La Direzione rimase stupita di queste dichiarazioni e non poté fare a meno di assicurare la C. I. che si sarebbe provveduto. Infatti il risultato fu istantaneo. Direttori, capi-officina e capi-reparto si posero all’opera, e la produ­zione tornò ad aumentare.

Quest’ultimo esempio dimostra come il controllo sia un campo tutto nuovo che si schiude ai Commissari di reparto e alle Commissioni interne. Ed è necessario entrarvi per­ché gli industriali, o per essi la burocrazia industriale, disperando ormai di poter costringere la classe operaia a una «fraterna» cooperazione, e non potendo ricacciarla nella soggezione di un tempo, rallentano la sorveglianza sull’an­damento generale e particolare delle officine, e tendono finanche a creare disordini, per provocare esitazioni e dubbi nella classe che vuol impadronirsi del potere e della gestione sociale. I rappresentanti del proletariato (Commissari di reparto e Commissioni interne) debbono vigilare.

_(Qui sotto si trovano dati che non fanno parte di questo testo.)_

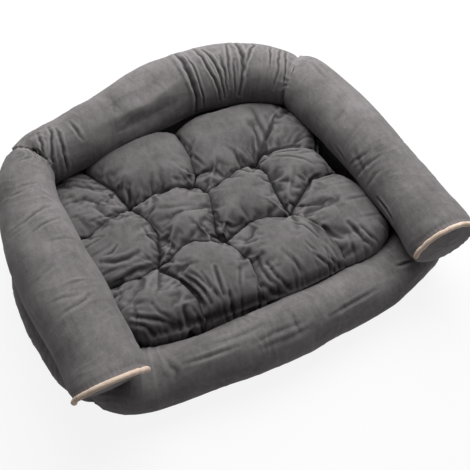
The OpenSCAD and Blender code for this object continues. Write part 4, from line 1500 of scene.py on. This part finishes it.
def tape_piece():
    """The woven tape: a thin slab whose outer face is zip_y + t - 0.1 mm, with a rib of 0.08 mm cos(40 w)."""
    u, w = np.meshgrid(np.linspace(-1, 1, 150), np.linspace(-1, 1, 24), indexing="ij")
    x = zip_middle_x + u * tape_half_l
    z = zip_z + w * tape_half_h
    outer = zip_y + tape_t - 0.0001 + 0.00008 * np.cos(w * 40)
    inner = np.full_like(x, zip_y + 0.00005)
    points = np.vstack([np.stack([x, y, z], -1).reshape(-1, 3) for y in (outer, inner)])
    index = np.arange(x.size).reshape(x.shape)
    faces = grid_faces(index)
    faces += [[i + x.size for i in face[::-1]] for face in faces]
    edge = np.concatenate([index[:-1, 0], index[-1, :-1], index[:0:-1, -1], index[0, :0:-1]])
    after = np.roll(edge, -1)
    faces += np.stack([after, edge, edge + x.size, after + x.size], -1).tolist()
    obj = make_object("zip_tape", points, faces)
    finish_piece(obj, tape_weave, "cushion", "zip_tape", "cushion_zip_tape")


tape_piece()
for node, material in (
    ("cushion_zip_teeth", nylon),
    ("cushion_zip_stops", zinc),
    ("cushion_zip_slider", zinc),
    ("cushion_zip_puller", zinc),
):
    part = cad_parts[node]
    part.data.materials.clear()
    part.data.materials.append(material)
    bevel = part.modifiers.new("bevel", "BEVEL")
    bevel.width = 0.00015
    bevel.segments = 2
    bevel.limit_method = "ANGLE"
    bevel.angle_limit = math.radians(40)

# Floor and light

floor_white_share = 0.88
world_strength = 0.10

bpy.ops.mesh.primitive_plane_add(size=14, location=(0, 0, -0.0002))
floor = bpy.context.object
floor.name = "floor"
floor_paint, tree, shader = new_material("floor_paint")
tone = tree.noise(tree.add("TexCoord").outputs["Object"], scale=3, detail=2, rough=0.5)
floor_tone = tree.mix(tone, (0.76, 0.76, 0.76, 1), (0.80, 0.80, 0.80, 1))
tree.fill(shader, {"Base Color": floor_tone, "Roughness": 0.9})
white = tree.add("Emission", {"Color": (1, 1, 1, 1), "Strength": 1.0}).outputs["Emission"]
whiteness = tree.math("MULTIPLY", tree.seen(), floor_white_share)
surface = tree.add("MixShader", {"Fac": whiteness, 1: shader.outputs["BSDF"], 2: white}).outputs["Shader"]
tree.fill(tree.nodes["Material Output"], {"Surface": surface})
floor.data.materials.append(floor_paint)


def soft_light(name, place, aim, size, power):
    """A round lamp of that size and power in watts, at a place and aimed at a point."""
    light = bpy.data.lights.new(name, "AREA")
    light.shape = "DISK"
    light.size = size
    light.energy = power
    add_object(name, light, place, Vector(place) - Vector(aim))


soft_light("overhead", (0.5, 0.6, 1.3), (0.1, 0.1, 0.1), 1.8, 46)
soft_light("left_fill", (-2.2, 0.4, 1.2), (0, 0, 0.1), 1.6, 2)
world = bpy.data.worlds.new("world")
scene.world = world
world.use_nodes = True
tree = Tree(world.node_tree)
strength = tree.map(tree.seen(), 0, 1, world_strength, 1)
tree.fill(tree.nodes["Background"], {"Color": (1, 1, 1, 1), "Strength": strength})
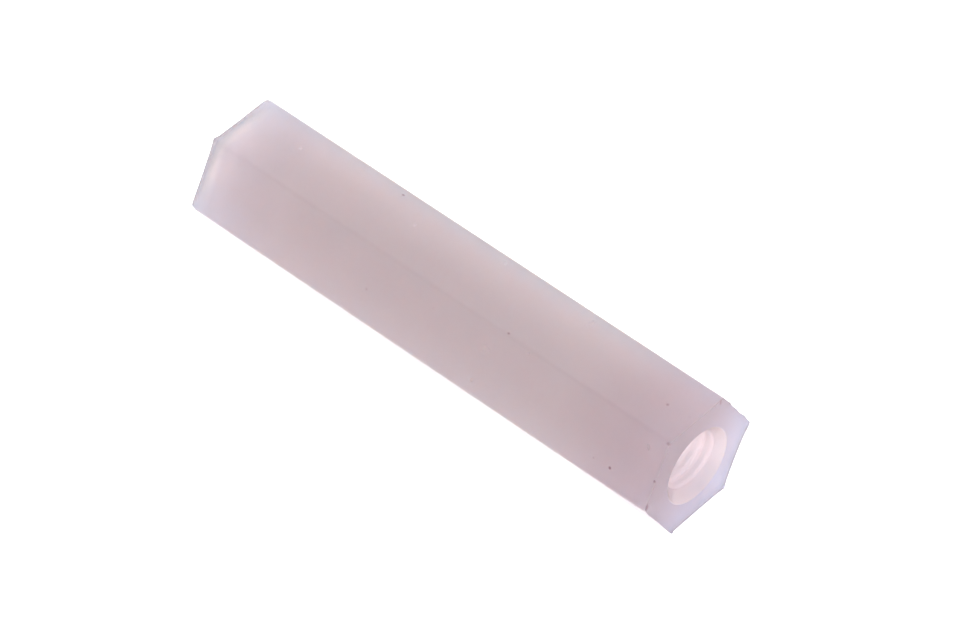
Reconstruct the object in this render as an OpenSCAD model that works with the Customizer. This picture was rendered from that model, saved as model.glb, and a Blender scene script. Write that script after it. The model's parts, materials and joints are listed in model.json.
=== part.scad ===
// Hexagonal female-female standoff: one moulded and tapped piece of hex bar.
// It lies on one flat: +X runs along the bore, +Z is up, and the origin is
// the centre of the flat that it rests on.

/* [Body] */
// Distance across the flats of the hexagon
across_flats = 5.5; // [5:0.1:10]
// Length from one end face to the other
body_len = 25; // [6:0.5:50]
// Radius of the six long edges
edge_r = 0.2; // [0.05:0.05:0.5]

/* [Thread] */
// Nominal diameter of the metric thread
thread_d = 3; // [2.5:0.5:3.5]
// Pitch of the metric thread
thread_pitch = 0.5; // [0.35:0.05:0.6]
// Diameter of each countersink where it meets the end face
mouth_d = 3.56; // [3.4:0.02:4.4]
// Included angle of each countersink
sink_angle = 90; // [60:5:120]

/* [Hidden] */
// A cut runs this far past the face it starts from
over = 0.5;
// Height of a basic metric thread's flanks, as a share of the pitch, twice over
flank_share = 1.0825;
minor_d = thread_d - flank_share * thread_pitch;
sink_slope = tan(sink_angle / 2);
sink_depth = (mouth_d - minor_d) / 2 / sink_slope;
// Distance from the axis to an edge's centre of rounding
edge_centre = (across_flats / 2 - edge_r) / cos(30);
round_fn = 96;

// Section of the bar: a hexagon standing on a flat, its six corners rounded.
// The polygon ends each flat where the rounding starts, and the circles fill the corners.
module hex_section() {
    tangents = [
        for (corner = [0 : 60 : 300], side = [-30, 30])
            edge_centre * [cos(corner), sin(corner)]
                + edge_r * [cos(corner + side), sin(corner + side)]
    ];
    union() {
        polygon(tangents);
        for (corner = [0 : 60 : 300])
            rotate(corner)
                translate([edge_centre, 0])
                    circle(r = edge_r, $fn = round_fn);
    }
}

// Countersink on the +Z end of the bar: a cone that runs out past the face
module countersink() {
    translate([0, 0, body_len / 2 - sink_depth])
        cylinder(
            h = sink_depth + over,
            d1 = minor_d,
            d2 = mouth_d + 2 * over * sink_slope,
            $fn = round_fn
        );
}

// The tapped bore at its minor diameter, with a countersink at each end
module tapped_bore() {
    cylinder(h = body_len + 2 * over, d = minor_d, center = true, $fn = round_fn);
    for (end = [0, 1])
        mirror([0, 0, end])
            countersink();
}

// The whole piece, laid on a flat with its bore along X
module hex_standoff() {
    color([0.80, 0.71, 0.72])
        translate([0, 0, across_flats / 2])
            rotate([90, 0, 90])
                difference() {
                    linear_extrude(height = body_len, center = true)
                        hex_section();
                    tapped_bore();
                }
}

hex_standoff();
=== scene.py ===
import json
import math

import bpy
import numpy as np
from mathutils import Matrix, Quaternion, Vector


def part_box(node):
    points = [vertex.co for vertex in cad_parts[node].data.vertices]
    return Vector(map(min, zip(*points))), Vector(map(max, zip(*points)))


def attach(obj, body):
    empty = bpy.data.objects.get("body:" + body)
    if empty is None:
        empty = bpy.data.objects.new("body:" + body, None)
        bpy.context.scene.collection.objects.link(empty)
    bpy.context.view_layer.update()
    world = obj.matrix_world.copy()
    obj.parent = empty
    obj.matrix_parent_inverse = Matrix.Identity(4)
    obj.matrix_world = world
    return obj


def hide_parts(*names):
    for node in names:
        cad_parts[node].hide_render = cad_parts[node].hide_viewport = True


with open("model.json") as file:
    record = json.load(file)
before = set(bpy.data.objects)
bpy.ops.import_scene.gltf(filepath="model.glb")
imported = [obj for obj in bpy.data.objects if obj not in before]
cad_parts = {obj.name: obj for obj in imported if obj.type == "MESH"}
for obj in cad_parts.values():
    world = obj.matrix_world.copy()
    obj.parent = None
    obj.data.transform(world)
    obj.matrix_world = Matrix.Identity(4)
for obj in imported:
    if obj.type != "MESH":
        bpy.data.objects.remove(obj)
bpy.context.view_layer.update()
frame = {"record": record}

mm = 0.001

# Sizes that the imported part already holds: the body's box, and the bore's radius and length
lowCorner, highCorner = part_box("hex_standoff")
boreMount = next(m for m in frame["record"]["mounts"] if m["kind"] == "threaded_hole")
halfLength = (highCorner.x - lowCorner.x) / 2
apothem = (highCorner.z - lowCorner.z) / 2
halfWidth = (highCorner.y - lowCorner.y) / 2
axisHeight = (highCorner.z + lowCorner.z) / 2
boreRadius = boreMount["dims"]["r_mm"] * mm
sinkDepth = halfLength - boreMount["dims"]["length_mm"] * mm / 2
sharpCorner = apothem / math.cos(math.radians(30))
edgeRadius = (sharpCorner - halfWidth) / (sharpCorner / apothem - 1)

standoff = {
    "endBreak": 0.015 * mm,       # rounding where the flats meet an end face
    "mouthRound": 0.03 * mm,      # rounding where the countersink meets an end face
    "sinkSlope": 1.0,             # the countersink widens this much for each unit of depth
    "threadPitch": 0.5 * mm,
    "threadRoot": 1.46 * mm,      # radius at the bottom of the thread's groove
    "crestWear": 0.10 * mm,       # how far the tops of the thread are worn down
    "crestFlat": 0.12,            # share of half a pitch that the crest takes
    "rootFlat": 0.3,              # and the root
    "columnsPerFlat": 14,
    "columnsPerEdge": 7,
    "breakRows": 6,
    "lipRows": 5,
    "fineDepth": 3 * mm,          # how deep into each mouth the thread is drawn finely
    "fineStep": 0.025 * mm,
    "coarseStep": 0.0714 * mm,
    "bodyRows": 34,
    "faceRows": 9,
    "sink": 0.012 * mm,           # how far the middle of each flat lies below its sides
    "wander": 0.005 * mm,         # how far the flats rise and fall along the bar
    "wanderLength": 7.3 * mm,
    "wanderShift": 2.4,           # how far out of step with the next flat, in radians
    "ragged": 0.35,               # how unevenly the ends were cut, as a share of the end break
    "raggedWaves": ((17, 1.0), (31, 2.2), (47, 0.0)),    # waves round the bar, and their phases
}

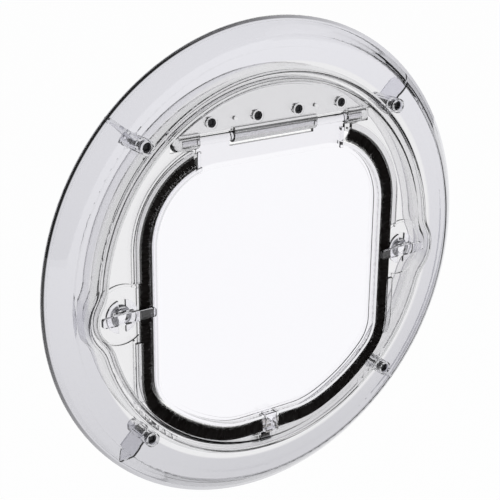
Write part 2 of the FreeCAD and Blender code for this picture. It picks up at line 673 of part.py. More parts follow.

I nostri nemici sentono ormai ineluttabile l’avvento della dittatura operaia; continuamente sono in grado di constatare il progresso della coscienza comunista nella massa; soprattutto si sentono impotenti a spezzare l’unità della classe (dal manovale all’ingegnere) che si realizza nella sua stessa casa, nell’officina, si sentono impotenti a frenare il movimento per costituire gli organi del nostro potere che noi facciamo partire dal reparto dove siamo riuniti per la­vorare. Qui non servono a nulla le mitragliatrici e le ma­nette, perché qui si crea pure la loro ricchezza. La rabbia e la paura possono consigliar loro di adoperare altre armi, subdole e traditrici. Mostriamo di saper spezzare anche queste nelle loro mani.